On the 26th of November, Minister of Higher Education, Science and Innovation, Dr Blade Nzimande announced that students who are funded by the National Student Financial Aid Scheme (NSFAS) will receive a ‘living’ allowance for the extended months of the academic year. However this is only applicable to students who are yet to complete the academic year. The academic year was extended due to the ongoing COVID-19 pandemic, which at one point threatened to collapse the current academic year.
The Minister however quickly shot down those hopes by announcing that students living off-campus will not be given additional funding to pay for their accommodation while students that stay on campus will not be liable to pay for the extra months that they will spend on campus while completing the academic year. The crisis came to a head when allowances had to be loaded into the student accounts. Rhodes University, University of Fort Hare, Cape Peninsula University of Technology, Vaal University of Technology, and the University of Free State have been institutions where the crisis has exposed itself in the most graphic form. This has been the powder keg which has led to the recent wave of protests across these institutions of higher learning.
At the University of Fort Hare the crisis has not only exposed itself in the most graphic form but has also exposed the degenerate state of the management and the Student Representative Council (SRC). To paraphrase George Orwell, it is difficult to tell the difference between the pigs and the men; this means the students see no difference between the management and the student representative organ. The NSFAS issues at the University of Fort Hare predate the current crisis, with many students who have been funded finding themselves having to go to the streets due to the incompetence of the Financial Aid Office. The incompetence illustrates itself when the ‘funded’ students find themselves financially excluded.
In February 2020, the 2019/20 SRC through a mass meeting announced a strike until issues which mainly circulated around the issue of funding, particularly NSFAS funding were resolved. The strike however did not reach its logical conclusion due to the COVID-19 Lockdown. A student at the University of Fort Hare, East London Campus, Noluthando Maqonga* (This is not her real name) detailed her struggles as follows, “I haven’t gotten allowances this year, and it’s December time. So you can imagine a person who has been funded for 2018 and 2019, and then it's 2020 and you find yourself waiting for allowances.” Noluthando* also had this to say, “If the SRC had been in consultation and worked closely with the students, this strike would have been avoided.” She also added, “I don’t have funding for 2020, and I don’t have a place to stay.” This is one in a thousand other stories that remain buried and avoided by the bourgeois media.

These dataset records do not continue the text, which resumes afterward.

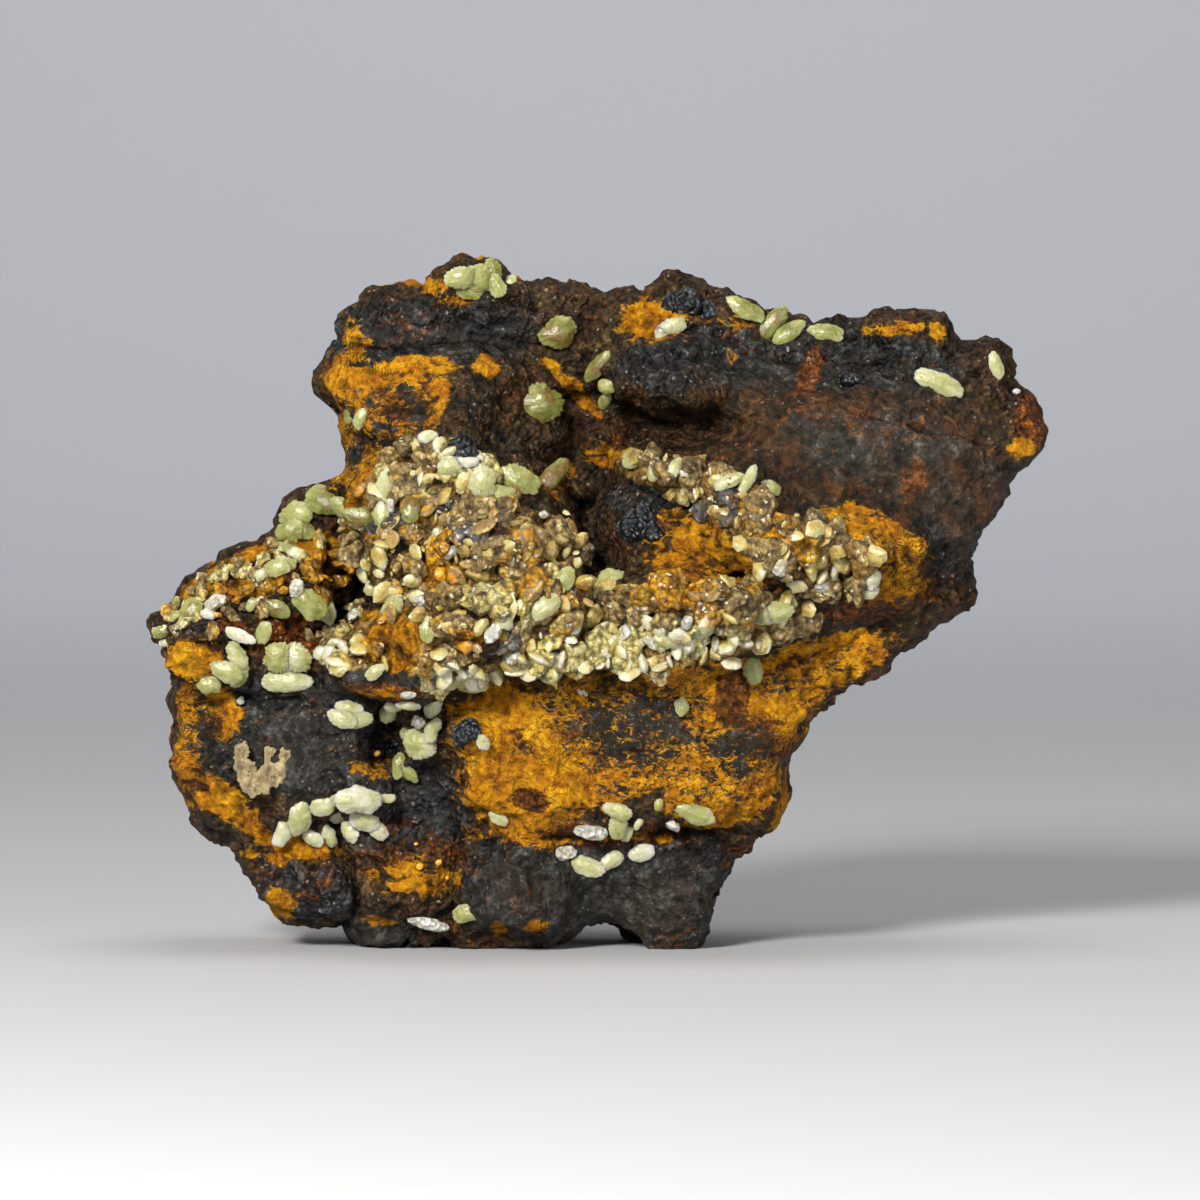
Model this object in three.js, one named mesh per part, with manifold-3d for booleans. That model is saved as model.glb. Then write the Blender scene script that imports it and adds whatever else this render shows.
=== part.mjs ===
// A cerussite specimen: pale green, lens-shaped cerussite crystals and a sparkling druse crust
// on a broken block of brown-black and ochre limonite. Millimetres, +Z up. The photographed
// face looks along -Y, and the block stands on small flats broken across its underside.
import * as THREE from "three";
import { mergeVertices } from "three/addons/utils/BufferGeometryUtils.js";
import Module from "manifold-3d";

const wasm = await Module();
wasm.setup();

// Driving dimensions
const HEART = [-2.5, 34]; // the point in the outline that the block's surface is wrapped around
const FACE_RINGS = 13; // rings of cells from the heart to the edge of the face
const WALL_RINGS = 2; // rings of cells down the broken side wall, front and back
const FACE_REACH = 0.965; // where the face meets the side wall, as a share of the outline
const FRONT_RIM = 7.5; // how far the front face stands off the middle plane at its rim
const FRONT_SWELL = 3.5; // how much further it stands off at the heart
const FOOT_BAND = 12; // the lowest band of the front, which leans back
const FOOT_LEAN = 0.22; // how much it leans back, in mm for each mm of height
const DEPTH_SHIFT = 3.7; // brings the finished specimen's middle plane to y = 0
const CONTACT_GAP = 0.3; // clearance between a crystal and the rock it grows on
// Crags of the rock: sizes of the broad crests and of the lumps, and how far each rises
const CRAG = { broad: 9, broadRise: 1.1, lump: 4.2, lumpRise: 0.5 };
const CRYSTAL_THICKNESS = 0.62; // thickness of a lens crystal as a share of its width
const CRYSTAL_LIFT = 0.24; // how far its middle stands off the rock, as a share of its width
// The crust: cell of its skin, depth its edge sinks into the rock, thickness, margin around its
// areas, and the length and spacing of the crystals fused on it
const CRUST = { cell: 2.9, depth: 2.6, thickness: 1.5, margin: 2, crystal: 3.2, spacing: 4.1 };

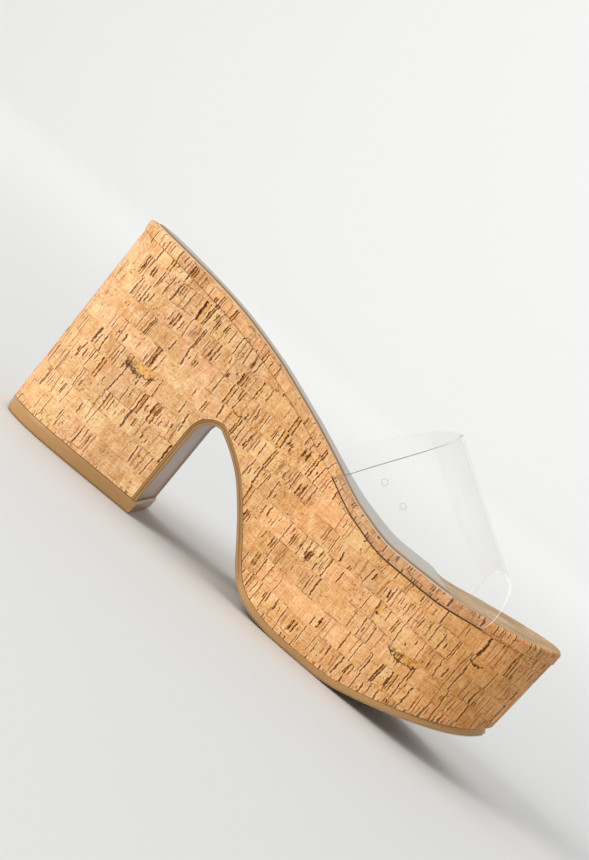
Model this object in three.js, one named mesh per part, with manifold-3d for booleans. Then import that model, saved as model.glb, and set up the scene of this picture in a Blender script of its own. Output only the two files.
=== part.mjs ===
// Platform sandal, left foot. Millimetres, +X to the toe, +Y to the outer side, +Z up.
// While it is built, x runs from the back of the heel and z from the floor; the last lines
// centre the finished sandal over its own footprint.

import * as THREE from 'three';
import { mergeVertices } from 'three/addons/utils/BufferGeometryUtils.js';
import Module from 'manifold-3d';

const wasm = await Module();
wasm.setup();

// ---------------------------------------------------------------- driving sizes

const LENGTH = 240.3;          // heel back to toe tip, along the foot
const GAP = 0.3;               // glue line between neighbouring pieces
const STATIONS = 60;           // cross-sections along the foot

const HEEL_ROUND = 34;         // length of the rounded heel end
const HEEL_SQUARE = 2.4;       // 2 is an ellipse, more is squarer
const TOE_TIP_Y = -7;          // the toe's foremost point lies towards the big toe
const WALL_DRAFT = 1.1;        // the wall leans in this much from its top to the floor
const DRAFT_HEIGHT = 60;       // height over which it does
const TOE_DRAFT = 2.8;         // the toe's wall leans in this much more
const TOE_DRAFT_X = 200;       // from here to the tip
const CUT_WIDTH = 140;         // tools that cut the pieces are this wide and run past them
const CUT_TOP = 130;
const CUT_BELOW = -2;
const CUT_PAST = 5;

const LIFT_HEIGHT = 5.7;       // rubber top piece under the heel
const LIFT_INSET = 0.3;
const LIFT_PROUD = 0.4;        // past the breast sheet
const LIFT_CHAMFER = 0.8;      // on its lower front edge
const LIFT_BLOCK = 20;         // heights of the blocks that lift and sole are cut from
const SOLE_BLOCK = 70;
const BREAST_X = 70.3;         // front face of the block heel
const BREAST_CORNER = 8;       // radius where the breast turns into the arch
const BREAST_STEPS = 7;        // cells round that corner
const BREAST_MIDDLE = 26;      // a point half-way up the breast
const SOLE_INSET = 0.4;        // the sole sheet stops this far inside the wall
const SOLE_LEVEL = 26;         // its edge is upright, in line with the wall at this height
const SOLE_STEPS = 44;         // cells from the arch to the toe

const BOARD_PROUD = 0.5;       // the wrapped board stands out from the wall
const SOCK_INSET = 3.6;        // the sock stops short of the board's edge
const SOCK_THICK = 1.0;
const SOCK_BEVEL = 0.8;
const SOCK_END = { medial: 191.5, lateral: 181 };   // x of its front edge, this far out:
const SOCK_CUT_Y = 60;

const STRAP_THICK = 1.2;
const STRAP_WIDTH = 84;        // from its back edge to its front edge, at the seam
const STRAP_STANDOFF = 0.45;   // from the board's edge to the strap
const STRAP_TUCK = 9;          // how far each end runs in under the board
const STRAP_BEND = 1.5;        // middle radius where the strap turns under
const BEND_STEPS = 4;
const STRAP_RISE = 0.8;        // it starts to arch this far under the board's top
const VENT_RADIUS = 1.1;
const VENT_DRILL = { length: 60, y: -40, sides: 16 };
const VENTS = [{ x: 142.4, z: 76.5 }, { x: 154, z: 74.0 }];

// Half-widths of the footprint, without the rounding of the two ends.
const WIDTHS = [
  { x: 0, medial: 29.5, lateral: 29.5 },
  { x: 34, medial: 29.5, lateral: 29.5 },
  { x: 60, medial: 28.5, lateral: 28.5 },
  { x: 85, medial: 28, lateral: 29 },
  { x: 110, medial: 30, lateral: 33.5 },
  { x: 135, medial: 36, lateral: 40 },
  { x: 160, medial: 40.5, lateral: 44 },
  { x: 180, medial: 41.5, lateral: 45 },
  { x: 200, medial: 41, lateral: 44.5 },
  { x: 240, medial: 40, lateral: 43.5 },
];

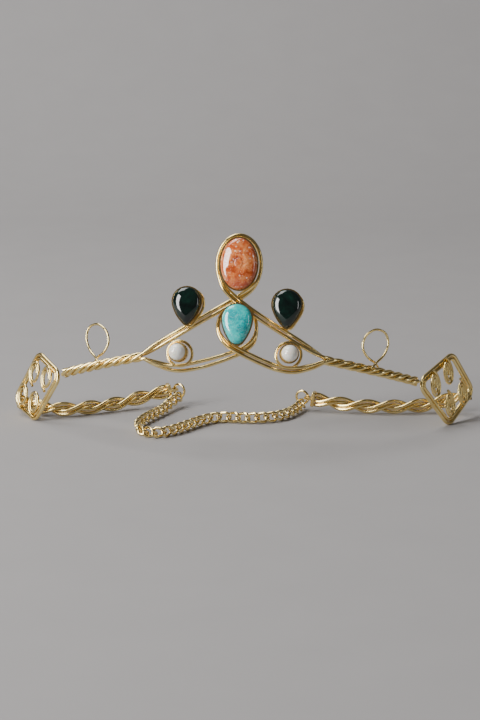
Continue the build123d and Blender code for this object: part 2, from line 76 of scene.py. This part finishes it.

Another student at the University of Fort Hare, East London Campus, Ncumisa Makhaza* detailed how she was initially funded for this year, and then was told that she no longer qualified for funding due to a discrepancy in her surname, which she had thoroughly cleared with the institution, “I used to be married so I had two IDs. When I applied, I used my original ID, which is the ID I used for my matric exams. I qualified for funding, however when I checked again later this year, October, they told me that they have not approved my funding due to unverifiable surnames. However, I received meal allowances like other normal students up until November.” Her removal from the scheme was shoddily explained by NSFAS and when she enquired about the appeal process, the NSFAS assistants said it is impossible to appeal her case. She further stated that she was approved in July and received allowances, however on the system she does not appear as a funded student.
These two stories are not only a sign of the crisis ridden NSFAS but also a constant feature of education under capitalism. The commodification of education has created a crisis whereby students find themselves in debt due to an incompetent and corrupt financial aid scheme, likewise with the Financial Aid office which is the middleman between the students and NSFAS. This relationship at the University of Fort Hare between NSFAS, the financial aid office, and the students has proven to be a dialectical relationship whereby the antagonisms between these entities have sharpened further.
The sharpening of these antagonisms has led to the SRC being perceived as a tool used by management to protect themselves from the students. These betrayals by the SRC came to a head when a report was published by the Daily Dispatch in which the president of the SRC, Siphiwo Ngcenge told the journalist who was interviewing him that the SRC had ‘excused’ itself from the violent protest, and it was led by opposition political heads. This is not the first time he has taken a position against the interests of the students. In May 2020 during a radio interview, he said the Interim SRC is opposed to the ‘frivolous’ strikes of the students, and in a television interview this year he said the SRC is going to protect the integrity of the management. This is coming from a member of the Young Communist League of South Africa (YCL SA). However nobody should be surprised knowing the recent history of the YCL and the Progressive Youth Alliance (PYA) in the institution.
The NSFAS crisis has once again highlighted the need for a socialist education system where education will not be commodified but used as means to develop society, and ultimately humanity. It is on this basis that we shall continue calling for free quality socialist education.